The really good engineers I have worked with in the past have had a way of seeing systems as collections of objects. Sometimes in one system they would be business objects (like item, invoice, etc) and sometimes they would be objects that encapsulated processing logic (DyeInjectionProcessor, PersistanceManager) which cut across several operations and "objects" in the system. In both cases the metaphors worked for that particular system and made the overall process easier to implement, describe, and maintain.
The real power of OOP is in making things easier to express and manage in large complex systems. These are the OOP principles to target, and not worry as much whether it fits a rigid object hierarchy.
I havent worked in game design, so perhaps this advice will not work as well, in the systems I do work on and develop it has been a very beneficial change to think of OOP in terms of simplification and encapsulation rather than 1 real world object to 1 OOP class.

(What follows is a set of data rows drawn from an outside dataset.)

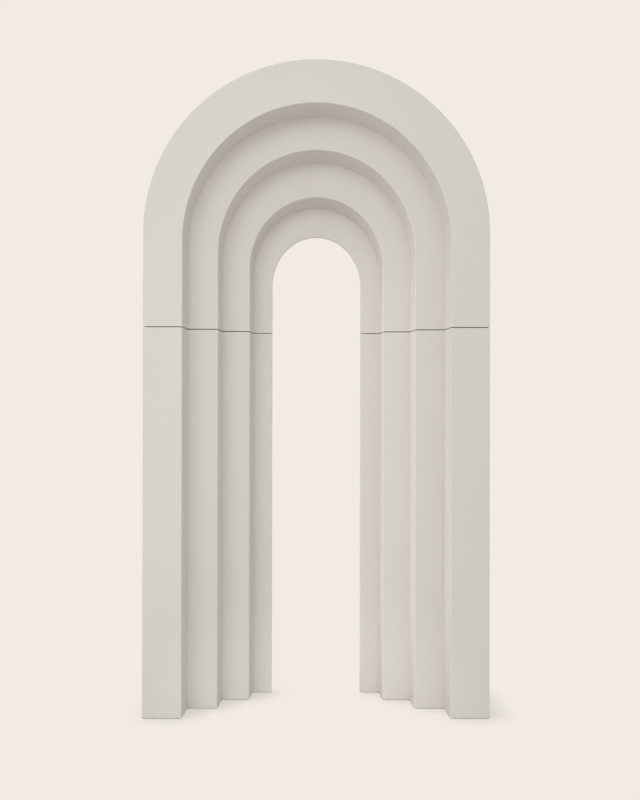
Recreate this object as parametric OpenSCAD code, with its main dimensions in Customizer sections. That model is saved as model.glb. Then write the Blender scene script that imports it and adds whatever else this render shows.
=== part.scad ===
// Free-standing stepped arch: two leg modules carry one arched head module.
// Each module is a hollow shell of flat boards and bent strips. Three stepped
// faces stand in front of a full back board, whose inner edge is the fourth.
// X runs across the arch, Y from its stepped front to its plain back, Z up.
// The origin is on the floor, under the middle of the arch.

/* [Modules] */
// Width across the outside of the arch
width = 1200; // [1000:10:1440]
// Height of a leg module, from the floor to the joint
leg_h = 1352; // [900:1:1700]
// Height of the head module, from the joint to its crown
head_h = 928; // [770:1:1200]
// Height of the shadow gap between the modules
joint_gap = 2.8; // [1:0.2:4]

/* [Faces on the legs] */
// Width of the first, outermost face
face_1_w = 135; // [80:1:165]
// Width of the second face
face_2_w = 113; // [80:1:140]
// Width of the third face
face_3_w = 107; // [80:1:140]
// Width of the fourth, innermost face
face_4_w = 79; // [60:1:110]

/* [Faces at the crown] */
// Height of the first face over its opening
crown_1_h = 151; // [120:1:190]
// Height of the second face
crown_2_h = 135; // [110:1:165]
// Height of the third face
crown_3_h = 148; // [120:1:180]
// Height of the fourth face
crown_4_h = 131; // [105:1:160]

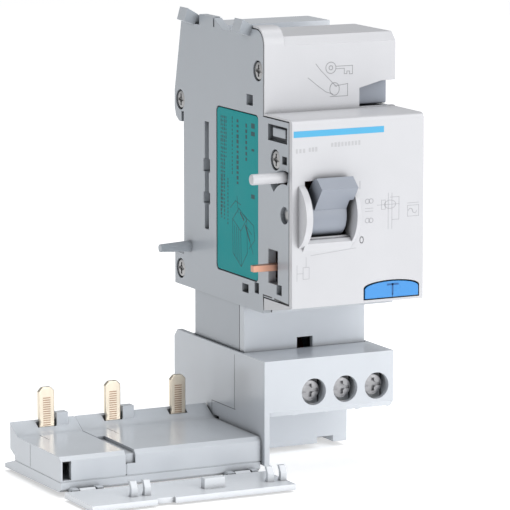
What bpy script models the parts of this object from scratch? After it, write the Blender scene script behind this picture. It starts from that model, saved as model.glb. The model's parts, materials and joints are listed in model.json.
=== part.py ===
"""Residual current add-on block, two modules wide, that docks beside a three-pole breaker.

A fixed housing clips on a 35 mm rail.  A sliding carriage with three outgoing terminals and a
three-blade tray hangs from the housing's neck; pushed up, its blades enter the breaker's terminals.
Frame: X across the width (the breaker docks on the -X side), Y from front to back, Z up.
Origin: middle of the width, on the rail's front face, at the rail's centre line.
"""
import math

import bmesh
import bpy
from mathutils import Matrix, Vector

for old in list(bpy.data.objects):
    bpy.data.objects.remove(old, do_unlink=True)

MM = 0.001

# ---- driving dimensions -------------------------------------------------------------------------
MODULE = 17.5 * MM              # width of one breaker pole
POLES = 3                       # poles of the breaker that the tray reaches under
BODY_WIDTH = 35.0 * MM
WINDOW_HEIGHT = 44.6 * MM       # front plate, which fills a 45 mm panel window
SHOULDER_DEPTH = 44.6 * MM      # rail to the shoulders
PLATE_DEPTH = 59.0 * MM         # rail to the front plate
BODY_TOP = 40.1 * MM
STRIP_TOP = BODY_TOP + 1.7 * MM  # raised strip beside the breaker
HOUSING_BOTTOM = -25.7 * MM
RAIL_HEIGHT = 35.0 * MM
RAIL_THICKNESS = 1.0 * MM
HOOK_DEPTH = 5.2 * MM           # how far the rail hooks reach behind the rail's front face
SLIDE_TRAVEL = 11.0 * MM

WALL = 1.6 * MM
SIDE_WALL = 2.0 * MM            # docking side, thick enough for the screw recesses
COVER_WALL = 1.5 * MM
THIN_LIP = 0.5 * MM             # cover's feather edge over the docking side
GAP = 0.3 * MM                  # between pieces that touch or run on each other

NECK_INSET = 1.1 * MM           # neck's sides, in from the body's sides
NECK_FRONT = -31.5 * MM
NECK_REAR = -4.0 * MM
NECK_STEP = -18.8 * MM          # the neck's rear part reaches lower than its front part
NECK_FRONT_BOTTOM = -38.9 * MM
NECK_REAR_BOTTOM = -45.0 * MM
NECK_WALL = 1.4 * MM

CARRIAGE_TOP = -37.4 * MM
BLOCK_BOTTOM = -51.5 * MM       # underside of the terminal block
BASE_BOTTOM = -64.4 * MM        # underside of the carriage's base and of the tray
BASE_FRONT = -20.5 * MM         # front of the base below the terminal block
CARRIAGE_WALL = 1.4 * MM
CARRIAGE_REAR = 5.9 * MM        # rear edge of the carriage's side walls

TERMINALS = 3
TERMINAL_PITCH = 8.55 * MM
TERMINAL_FIRST_X = -4.2 * MM
TERMINAL_Z = -45.8 * MM
TERMINAL_HOLE = 6.5 * MM        # diameter

TRAY_TOP = -55.9 * MM
TRAY_FRONT = -43.0 * MM
TRAY_REAR = -12.6 * MM
TRAY_WALL = 1.4 * MM
BLADE_Y = -14.2 * MM            # middle of the blades' thickness
BLADE_WIDTH = 4.2 * MM
BLADE_THICKNESS = 1.2 * MM
BLADE_HEIGHT = 11.0 * MM        # above the tray

FLAP_DEPTH = 17.4 * MM
FLAP_THICKNESS = 1.4 * MM

TOGGLE_Y = -55.0 * MM           # toggle's axis
TOGGLE_Z = -0.6 * MM
TOGGLE_X = -8.9 * MM            # middle of the barrel's width
TOGGLE_WIDTH = 10.0 * MM
HANDLE_INSET = 1.5 * MM         # from the barrel's left end to the handle
HANDLE_OVERHANG = 1.1 * MM      # past the barrel's right end
BARREL_RADIUS = 5.6 * MM
CHEEK_RADIUS = 8.4 * MM
CHEEK_THICKNESS = 1.7 * MM
CHEEK_THIN = 1.0 * MM            # the one at the right of the toggle

HALF = BODY_WIDTH / 2
LEFT = -HALF
RIGHT = HALF
SHOULDER = -SHOULDER_DEPTH
FRONT = -PLATE_DEPTH
PLATE_TOP = WINDOW_HEIGHT / 2
PLATE_BOTTOM = -WINDOW_HEIGHT / 2
RAIL_EDGE = RAIL_HEIGHT / 2 + GAP
INNER_LEFT = LEFT + SIDE_WALL           # inner face of the docking side
TUB_LEFT = INNER_LEFT + GAP             # left rim of the right-hand shell
TUB_RIGHT = RIGHT - WALL                # inner face of the right wall
TRAY_LEFT = LEFT - POLES * MODULE
ROUND = 28                              # sides of a small round piece

# ---- materials ----------------------------------------------------------------------------------


def material(name, colour, roughness, metallic=0.0):
    made = bpy.data.materials.new(name)
    made.use_nodes = True
    shader = made.node_tree.nodes["Principled BSDF"]
    shader.inputs["Base Color"].default_value = (*colour, 1.0)
    shader.inputs["Roughness"].default_value = roughness
    shader.inputs["Metallic"].default_value = metallic
    return made


GREY = material("grey_housing_plastic", (0.50, 0.53, 0.56), 0.35)
LIGHT_GREY = material("light_grey_plastic", (0.68, 0.71, 0.75), 0.35)
WHITE = material("white_cover_plastic", (0.80, 0.80, 0.83), 0.35)
TOGGLE_GREY = material("toggle_plastic", (0.30, 0.33, 0.37), 0.4)
BLUE = material("blue_button_plastic", (0.06, 0.33, 0.78), 0.35)
TEAL = material("teal_label_film", (0.02, 0.40, 0.36), 0.5)
STEEL = material("zinc_steel", (0.62, 0.62, 0.63), 0.3, 1.0)
COPPER = material("copper", (0.72, 0.42, 0.30), 0.35, 1.0)
BRASS = material("tinned_brass", (0.85, 0.76, 0.58), 0.3, 1.0)
DARK = material("dark_core", (0.08, 0.08, 0.09), 0.5)
AMBER = material("amber_winding", (0.60, 0.33, 0.10), 0.45)
BLACK = material("black_insulation", (0.03, 0.03, 0.03), 0.6)

# ---- building tools -----------------------------------------------------------------------------


def add_mesh(name, mesh_data, paint=None, axis=None):
    """Turn a bmesh into an object with outward faces, painted and hung on a joint's empty."""
    bmesh.ops.recalc_face_normals(mesh_data, faces=mesh_data.faces)
    mesh = bpy.data.meshes.new(name)
    mesh_data.to_mesh(mesh)
    mesh_data.free()
    made = bpy.data.objects.new(name, mesh)
    bpy.context.collection.objects.link(made)
    if paint:
        mesh.materials.append(paint)
    if axis:
        hang(made, axis)
    return made


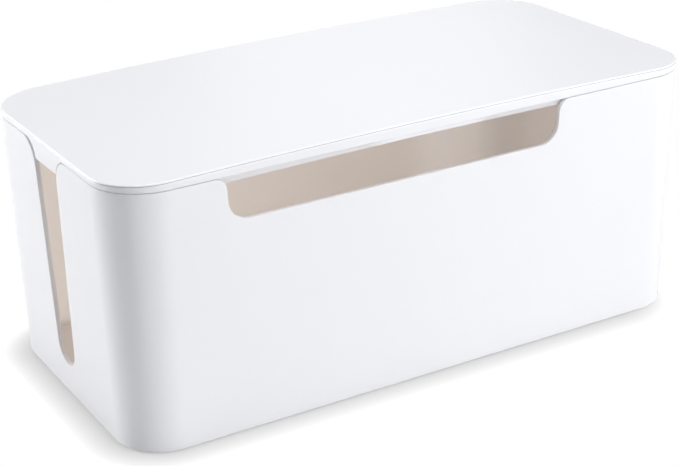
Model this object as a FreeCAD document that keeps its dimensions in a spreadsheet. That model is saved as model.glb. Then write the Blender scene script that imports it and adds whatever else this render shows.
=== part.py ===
"""A cable management box: a moulded open-topped box, a lid that lifts off it, and four rubber feet.

Sizes are in millimetres. Z points up and X runs along the box. The origin is on the table under
the middle of the box. The long wall at -Y holds the window, and both end walls hold a slot.
"""
import FreeCAD, Part
import math
import os

import Sketcher

START, END, CENTRE = range(1, 4)      # the points of a line or an arc, as sketch constraints number them
ORIGIN, UPRIGHT_AXIS = range(-1, -3, -1)        # a sketch's own origin point and its upright axis
TOUCHING = 1e-4                       # two places closer than this are one place

SIZES = {
    # The moulded box, measured at its rim
    "box_length": 400,
    "box_width": 196,
    "rim_height": 160.8,
    "corner_radius": 33,
    "lean_share": 0.019,              # draft: how far a wall leans out for each unit of its height
    "wall": 3,
    "floor_thickness": 3,
    "base_round": 1.2,                # outside, where the walls meet the underside
    "floor_round": 5,                 # inside, where the walls meet the floor
    # The long window in the front wall, open at the rim
    "window_length": 224.8,           # between the top ends of its straight sides
    "window_offset": 20.4,            # how far its middle lies from the box's middle, to the left
    "window_depth": 26.8,
    "window_lean_share": 0.06,        # how far its sides lean out for each unit of their height
    "window_corner": 12.5,
    "window_rim_round": 8,            # where the rim turns down into the window
    # The slot in each end wall, open at the rim
    "slot_width": 33,                 # between the top ends of its straight sides
    "slot_offset": 2.5,               # how far its middle lies from the box's middle, to the back
    "slot_foot_radius": 12.5,
    "slot_foot_height": 21,
    "slot_rim_round": 16,
    # The lid, whose depths are measured down from its arched top
    "lid_edge": 4.6,                  # how far its two ends stand above the rim
    "lid_plate": 2.4,
    "lid_arch": 3,                    # how far its middle stands above its two ends
    "lid_round": 0.8,
    "lip_gap": 0.5,
    "lip_thickness": 2,
    "lip_depth": 11,
    "tab_depth": 15.6,                # the tab at each end, which closes the mouth of the slot
    "tab_recess": 0.8,
    "tab_gap": 0.5,
    "rib_thickness": 1.6,
    "rib_height": 3,
    # The feet, which sit in round seats in the underside
    "foot_radius": 7,
    "foot_stand": 0.8,
    "foot_chamfer": 0.5,
    "foot_inset": 30,                 # from the sides of the underside to a foot's middle
    "seat_depth": 1,
    "seat_gap": 0.3,
    # How far a cut runs on past what it cuts
    "overrun": 5,
}
LONG_RIB_SHARES = (-0.34, 0.34)       # of half the box's width
CROSS_RIB_SHARES = (-0.6, -0.2, 0.2, 0.6)       # of half the box's length

MOULDING_HEIGHT = "(Sizes.rim_height - Sizes.foot_stand)"
BASE_INSET = f"({MOULDING_HEIGHT} * Sizes.lean_share)"
CAVITY_FLOOR = "(Sizes.foot_stand + Sizes.floor_thickness)"
CAVITY_DEPTH = f"(Sizes.rim_height - {CAVITY_FLOOR})"
FLOOR_INSET = f"(Sizes.wall + {CAVITY_DEPTH} * Sizes.lean_share)"
WINDOW_LEAN = "atan(Sizes.window_lean_share)"
WINDOW_ROUNDS = f"((Sizes.window_rim_round + Sizes.window_corner) * (1 - sin({WINDOW_LEAN})))"
WINDOW_SPREAD = f"(Sizes.window_lean_share * (Sizes.window_depth - {WINDOW_ROUNDS}))"
WINDOW_SILL = f"(Sizes.window_length - 2 * {WINDOW_SPREAD} - 2 * Sizes.window_corner * cos({WINDOW_LEAN}))"
LIP_INSET = "(Sizes.wall + Sizes.lip_gap)"
HOLLOW_INSET = f"({LIP_INSET} + Sizes.lip_thickness)"
BELOW_LID = "(Sizes.rim_height + Sizes.lid_edge - Sizes.tab_depth - Sizes.overrun)"
ARCH_RADIUS = "((pow(Sizes.box_length / 2; 2) + pow(Sizes.lid_arch; 2)) / (2 * Sizes.lid_arch))"
FOOT_X = f"(Sizes.box_length / 2 - {BASE_INSET} - Sizes.foot_inset)"
FOOT_Y = f"(Sizes.box_width / 2 - {BASE_INSET} - Sizes.foot_inset)"
FEET = {
    "foot_front_left": (-1, -1),
    "foot_front_right": (1, -1),
    "foot_back_right": (1, 1),
    "foot_back_left": (-1, 1),
}

doc = FreeCAD.newDocument("cable_box")
sheet = doc.addObject("Spreadsheet::Sheet", "Sizes")
for row, (name, number) in enumerate(SIZES.items(), start=1):
    sheet.set(f"A{row}", name)
    sheet.set(f"B{row}", str(number))
    sheet.setAlias(f"B{row}", name)
doc.recompute()


def size(formula):
    """The number that a formula in the sheet's names gives."""
    return float(sheet.evalExpression(formula))


def bind(thing, **formulas):
    """Ties properties of an object to formulas; a double underscore stands for a dot."""
    for path, formula in formulas.items():
        thing.setExpression(path.replace("__", "."), formula)


# Sketches

def constrain(sketch, kind, *places):
    return sketch.addConstraint(Sketcher.Constraint(kind, *places))


def measure(sketch, name, formula, kind, *places):
    """Adds a dimension that has a name and follows a formula."""
    index = constrain(sketch, kind, *places, size(formula))
    sketch.renameConstraint(index, name)
    sketch.setExpression(f"Constraints.{name}", formula)


def add_arc(sketch, x, y, radius, first_turn, last_turn):
    """Adds an arc about (x, y), between two angles given in quarter turns."""
    quarter = math.pi / 2
    circle = Part.Circle(FreeCAD.Vector(x, y, 0), FreeCAD.Vector(0, 0, 1), radius)
    return sketch.addGeometry(Part.ArcOfCircle(circle, first_turn * quarter, last_turn * quarter))


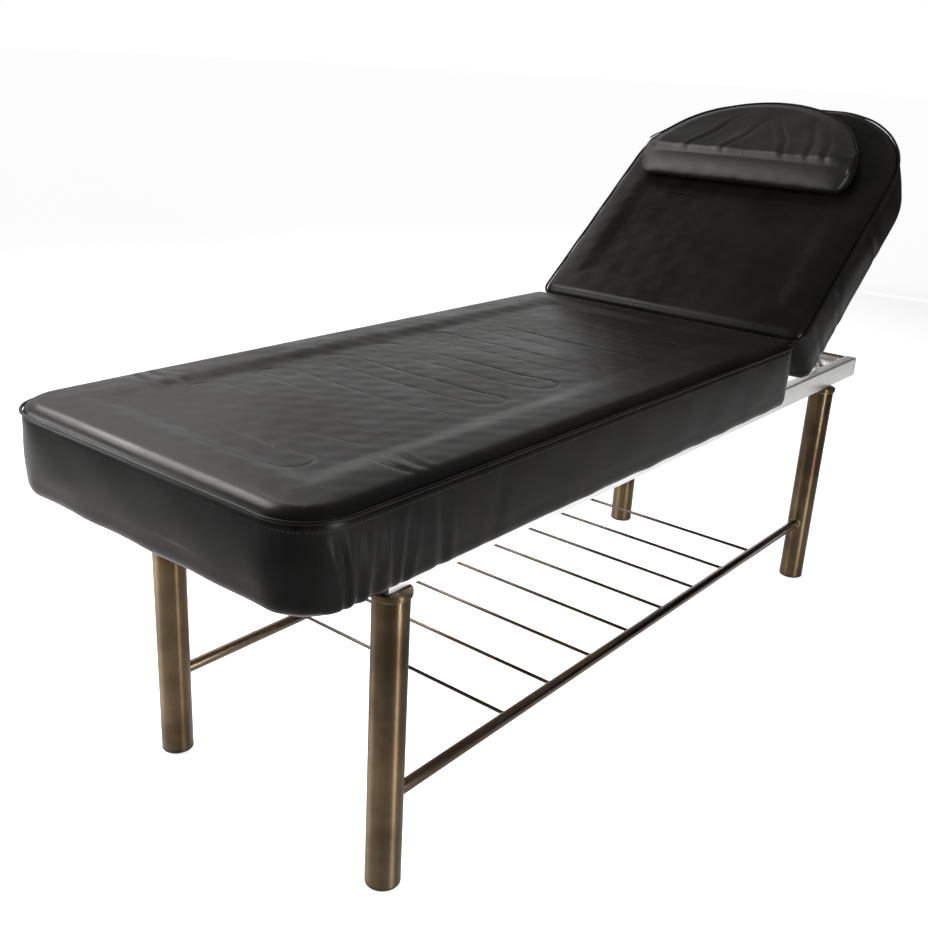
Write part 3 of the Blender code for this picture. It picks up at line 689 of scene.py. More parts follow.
def stepped_disc(name, centre, steps, rounding=0.0006):
    """A turned piece: a disc that is extruded and scaled through steps of (radius, height)."""
    radius, height = steps[0]
    bpy.ops.object.select_all(action="DESELECT")
    bpy.ops.mesh.primitive_circle_add(
        vertices=ROUND_SIDES, radius=radius, fill_type="NGON", location=(centre[0], centre[1], height)
    )
    piece = settle(bpy.context.object, name)
    bpy.ops.object.mode_set(mode="EDIT")
    bpy.ops.mesh.select_all(action="SELECT")
    for next_radius, next_height in steps[1:]:
        bpy.ops.mesh.extrude_region_move(TRANSFORM_OT_translate={"value": (0, 0, next_height - height)})
        share = next_radius / radius
        centre_here = (centre[0], centre[1], next_height)
        bpy.ops.transform.resize(value=(share, share, 1), center_override=centre_here)
        radius, height = next_radius, next_height
    bpy.ops.mesh.select_all(action="SELECT")
    bpy.ops.mesh.normals_make_consistent(inside=False)
    close_edit()
    round_rims(piece, rounding)
    return piece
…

I'd like to expand on GrayWizardx's last paragraph to say that not all objects need to have the same level of complexity. It may very well fit your design to have objects that are simple collections of get/set properties. On the other hand, it is important to remember that objects can represent tasks or collections of tasks rather than real-world entities.
For example, a player object might not be responsible for moving the player, but instead representing its position and current state. A PlayerMovement object might contain logic for changing a player's position on screen or within the game world.
Before I start simply repeating what's already been said, I'll point towards the SOLID principles of OOP design (Aviad P. already mentioned two of them). They might provide some high-level guidelines for creating a good object model for a game.